Post #163 – Women’s Memoirs, ScrapMoir – Matilda Butler and Kendra Bonnett
June 2011 Memoir Contest
Today, we are pleased to publish the second of two Honorable Mention winners in our June Memoir Writing Contest. Today’s winner, Kelly Ann Wright, shares a story of change in her life. Congratulations Kelly.
Memoir Contest Winner
REST IN PEACE IN FISHING HEAVEN
By Kelly Ann Wright
It was June 2010 and I was getting ready for my favorite time of year – summer. I bruise easily so the bruise I got on my left knee from moving the patio furniture seemed like nothing out of the ordinary. A few days passed and the bruise had spread up and down my left leg and my entire leg was swollen dramatically. My mom took me to the hospital and they admitted me immediately.
My family and one of my closest friends, Claudette Reaume, were by my side the whole time. They heard the doctors warn me that I was “committing suicide slowly” and if I didn’t change my life style I would die. This meant a strict diet because I rarely ate regularly, sleep which I hadn’t had in years, no smoking or at least cut back and no alcohol — not even an ounce ever again. I took this very seriously and my life changed that first week of June. That month was when my new life started. I had a choice and I choose to live.
Claudette took every word the doctors said to heart and relayed the warning to her husband and my dear friend Jeff Reaume – Reaumo. He was probably as scared as I was and he too decided he needed to change his lifestyle.
I got home from the hospital on Saturday June 5th and was pretty much bedridden, walking only a little with a cane. On Friday June 11th the phone rang early in the morning but I refused to try to get up because I couldn’t imagine who would be calling that early. For some unknown reason my mom was up and answered the phone. She came into the den where I laid with my leg propped up on six pillows, sweaty and smelly because I couldn’t stand in a shower and in a cranky mood.
She whispered, “Kelly I have bad news. Reaumo died this morning.”
The first words out of my mouth were “Damn it, why Reaumo?” I believe everything happens for a reason but what was the reason for his death? I still don’t have a full understanding or an answer.
Reaumo’s childhood home was across from the green of the 14th hole and mine was across from the 14th tee. We grew up on a golf course and we were country club kids. Reaumo was seventeen years older than me so when I was young that was a huge age difference but as we got older the gap seemed to get smaller and smaller. I was no longer afraid of the guy with the long hair driving a white van with his German Sheppard running along next to it down the street.
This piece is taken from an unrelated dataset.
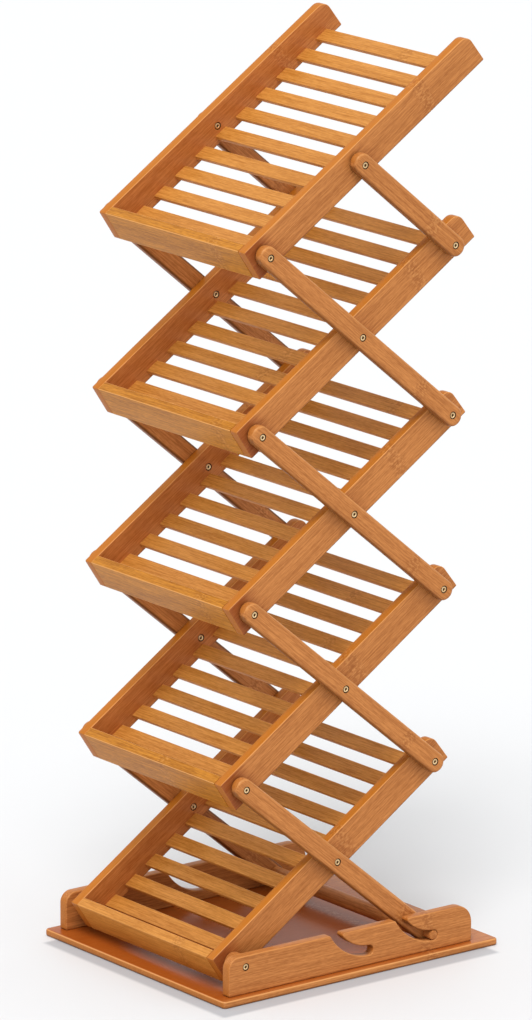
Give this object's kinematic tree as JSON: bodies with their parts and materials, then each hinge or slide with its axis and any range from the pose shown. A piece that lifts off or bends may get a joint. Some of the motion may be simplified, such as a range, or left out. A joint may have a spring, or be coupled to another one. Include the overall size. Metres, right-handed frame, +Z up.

Reaumo always had a German Sheppard. My best friend growing up lived behind the Reaume’s and I would cut through their back yard at least a half a dozen times a day. Every time I just held my breath and prayed to get through alive. I just knew one day that his German Sheppard would make it over her fenced in area and eat me alive. She obviously didn’t but she did have a poodle in the neighborhood as a nice snack one day.
When I was in my late twenties I meet Claudette through Reaumo and other mutual friends and we became a group. We had some fantastic times fishing, vacationing and just laughing. We spent many evenings together with fine food, but not so fine wine because occasionally it came in a box.
Reaumo was not one to be mushy or sappy but I will never forget my 40th birthday party. It was at my mom’s condo and the whole group was together and as they left my mom said, “Reaumo, you really mean the world to Kelly” and he replied, “I think of her as my daughter.” I laughed with him and I cried with him and he took secrets with him to heaven that I and only a few trusted people know.
Dad
On June 20th 2010, Father’s Day, I was thinking about my dad and all the wonderful things he did for me and I reflected on how much I relied on my dad for advice. I was definitely a daddy’s girl. My dad passed away in 2000 so I had been through many Father’s Days without him and had accepted that he was gone because I always had my surrogate dad – Reaumo.
Then it hit me in the gut like a punch from Mike Tyson and I thought I was literally going to be sick. I realized Reaumo was dead. I had been so distracted with my own health issues that for a moment I forgot Reaumo had died. It would not be unusual for me not to see him for a few weeks but the fact was I was never going to see him again. I was never going see my dad again. I was alone. I had neither one of my dad’s. I was an orphan.
I honestly believe that my dad and Reaumo sent someone to look over me in their absence. They sent me Dave. Dave never had a chance to meet my dad or Reaumo but he will refer to something that I don’t remember telling him about them. Dave doesn’t fish and doesn’t have the love of water like my dad and Reaumo but maybe they sent him to me to tell me to move on to a new life. I wish they could have met him and I wish they could have walked me down the aisle at my wedding but I know they had the best seats in the house. Dad and Reaumo were looking down on us from “Fishing Heaven.”